- PROBLEM REQUIREMENTS
Can you write out all of the material below, word for word?

---- DATA BLOCK

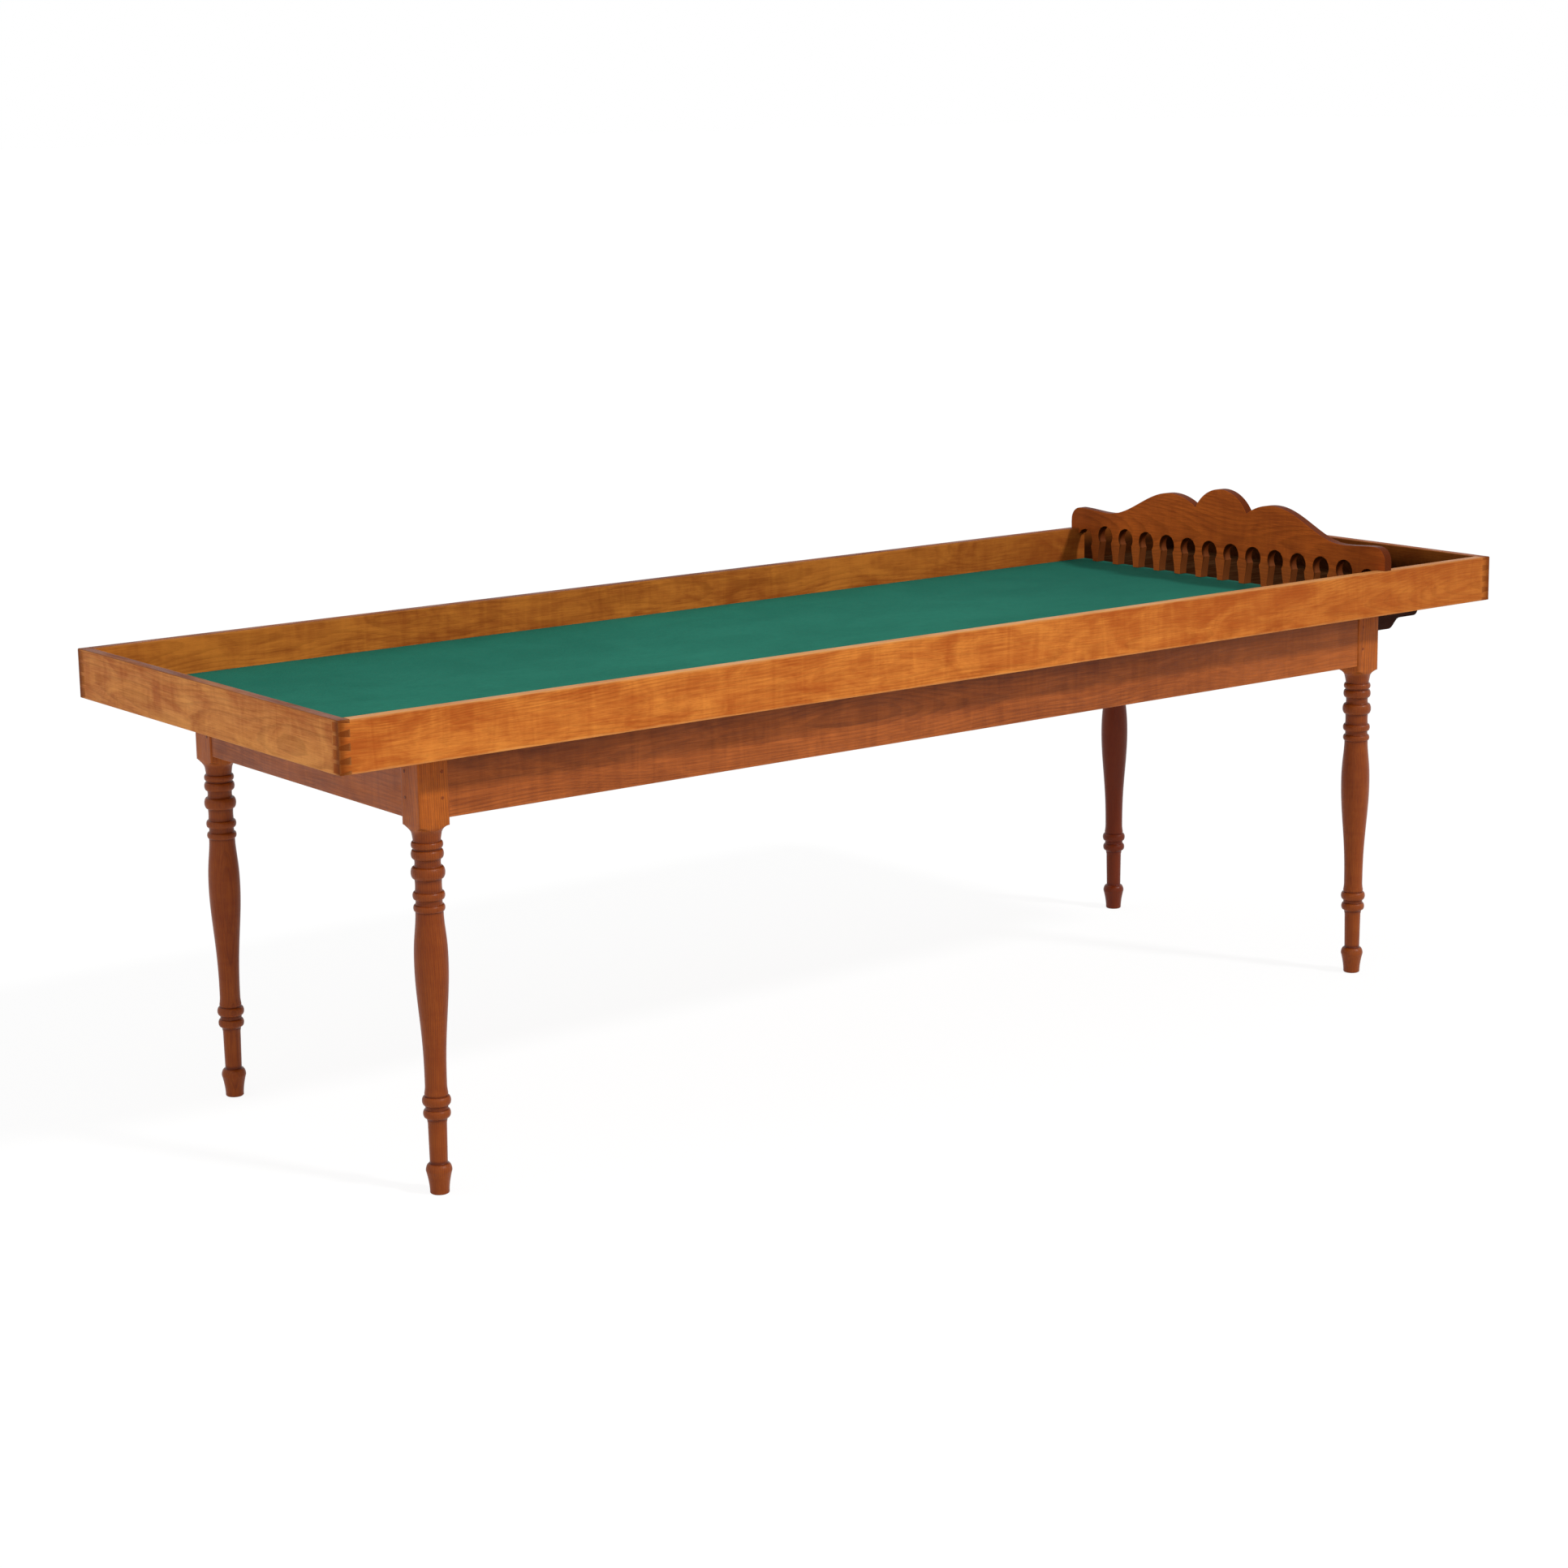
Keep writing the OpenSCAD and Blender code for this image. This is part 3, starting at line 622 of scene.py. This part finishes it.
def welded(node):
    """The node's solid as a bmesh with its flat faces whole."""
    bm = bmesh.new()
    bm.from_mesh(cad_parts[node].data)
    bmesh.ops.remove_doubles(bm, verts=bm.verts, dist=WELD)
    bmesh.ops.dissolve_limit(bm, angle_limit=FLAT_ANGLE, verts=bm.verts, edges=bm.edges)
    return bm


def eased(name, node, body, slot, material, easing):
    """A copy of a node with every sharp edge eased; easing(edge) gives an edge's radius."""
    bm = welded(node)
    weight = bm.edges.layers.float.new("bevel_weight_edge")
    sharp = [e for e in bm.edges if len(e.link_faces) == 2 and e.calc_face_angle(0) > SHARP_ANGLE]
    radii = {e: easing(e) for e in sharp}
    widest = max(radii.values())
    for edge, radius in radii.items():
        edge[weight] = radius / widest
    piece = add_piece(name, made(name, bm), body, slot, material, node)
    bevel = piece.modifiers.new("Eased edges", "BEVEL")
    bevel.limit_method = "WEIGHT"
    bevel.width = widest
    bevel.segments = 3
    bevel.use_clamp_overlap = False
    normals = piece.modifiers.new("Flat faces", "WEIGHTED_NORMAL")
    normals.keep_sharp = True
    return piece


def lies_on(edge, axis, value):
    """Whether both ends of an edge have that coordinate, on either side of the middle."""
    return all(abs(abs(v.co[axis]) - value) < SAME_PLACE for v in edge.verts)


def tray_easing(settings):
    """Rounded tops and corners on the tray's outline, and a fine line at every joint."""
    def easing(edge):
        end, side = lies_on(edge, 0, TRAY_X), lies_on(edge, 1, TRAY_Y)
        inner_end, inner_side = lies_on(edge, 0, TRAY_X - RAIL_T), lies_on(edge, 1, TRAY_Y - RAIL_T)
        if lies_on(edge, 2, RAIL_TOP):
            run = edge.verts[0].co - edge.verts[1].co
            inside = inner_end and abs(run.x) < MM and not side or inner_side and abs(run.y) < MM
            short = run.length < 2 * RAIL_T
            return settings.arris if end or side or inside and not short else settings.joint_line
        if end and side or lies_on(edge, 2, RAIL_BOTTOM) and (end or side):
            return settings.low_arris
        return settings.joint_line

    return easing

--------

- OUTPUT
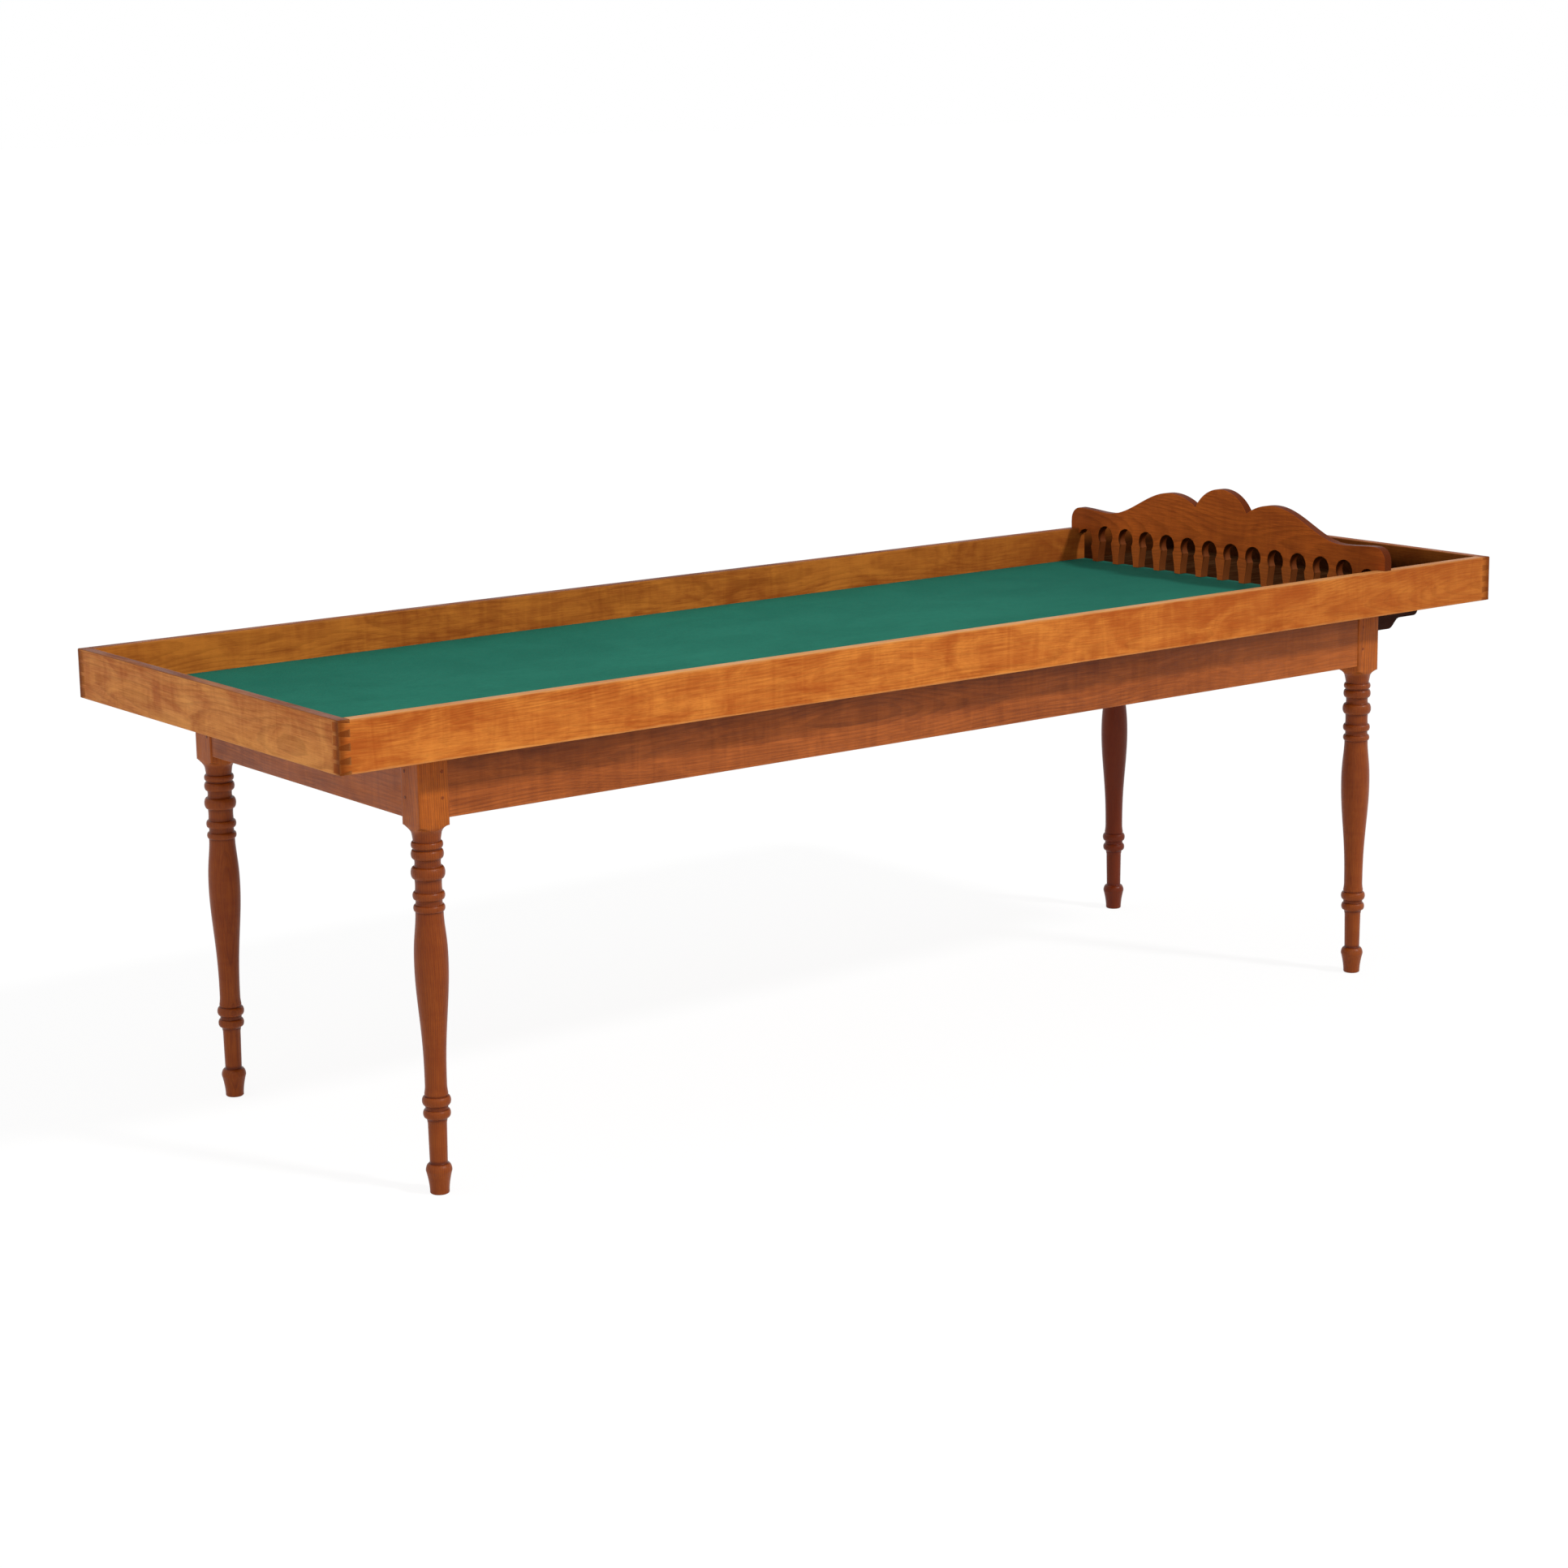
Keep writing the OpenSCAD and Blender code for this image. This is part 3, starting at line 622 of scene.py. This part finishes it.
def welded(node):
    """The node's solid as a bmesh with its flat faces whole."""
    bm = bmesh.new()
    bm.from_mesh(cad_parts[node].data)
    bmesh.ops.remove_doubles(bm, verts=bm.verts, dist=WELD)
    bmesh.ops.dissolve_limit(bm, angle_limit=FLAT_ANGLE, verts=bm.verts, edges=bm.edges)
    return bm


def eased(name, node, body, slot, material, easing):
    """A copy of a node with every sharp edge eased; easing(edge) gives an edge's radius."""
    bm = welded(node)
    weight = bm.edges.layers.float.new("bevel_weight_edge")
    sharp = [e for e in bm.edges if len(e.link_faces) == 2 and e.calc_face_angle(0) > SHARP_ANGLE]
    radii = {e: easing(e) for e in sharp}
    widest = max(radii.values())
    for edge, radius in radii.items():
        edge[weight] = radius / widest
    piece = add_piece(name, made(name, bm), body, slot, material, node)
    bevel = piece.modifiers.new("Eased edges", "BEVEL")
    bevel.limit_method = "WEIGHT"
    bevel.width = widest
    bevel.segments = 3
    bevel.use_clamp_overlap = False
    normals = piece.modifiers.new("Flat faces", "WEIGHTED_NORMAL")
    normals.keep_sharp = True
    return piece


def lies_on(edge, axis, value):
    """Whether both ends of an edge have that coordinate, on either side of the middle."""
    return all(abs(abs(v.co[axis]) - value) < SAME_PLACE for v in edge.verts)


def tray_easing(settings):
    """Rounded tops and corners on the tray's outline, and a fine line at every joint."""
    def easing(edge):
        end, side = lies_on(edge, 0, TRAY_X), lies_on(edge, 1, TRAY_Y)
        inner_end, inner_side = lies_on(edge, 0, TRAY_X - RAIL_T), lies_on(edge, 1, TRAY_Y - RAIL_T)
        if lies_on(edge, 2, RAIL_TOP):
            run = edge.verts[0].co - edge.verts[1].co
            inside = inner_end and abs(run.x) < MM and not side or inner_side and abs(run.y) < MM
            short = run.length < 2 * RAIL_T
            return settings.arris if end or side or inside and not short else settings.joint_line
        if end and side or lies_on(edge, 2, RAIL_BOTTOM) and (end or side):
            return settings.low_arris
        return settings.joint_line

    return easing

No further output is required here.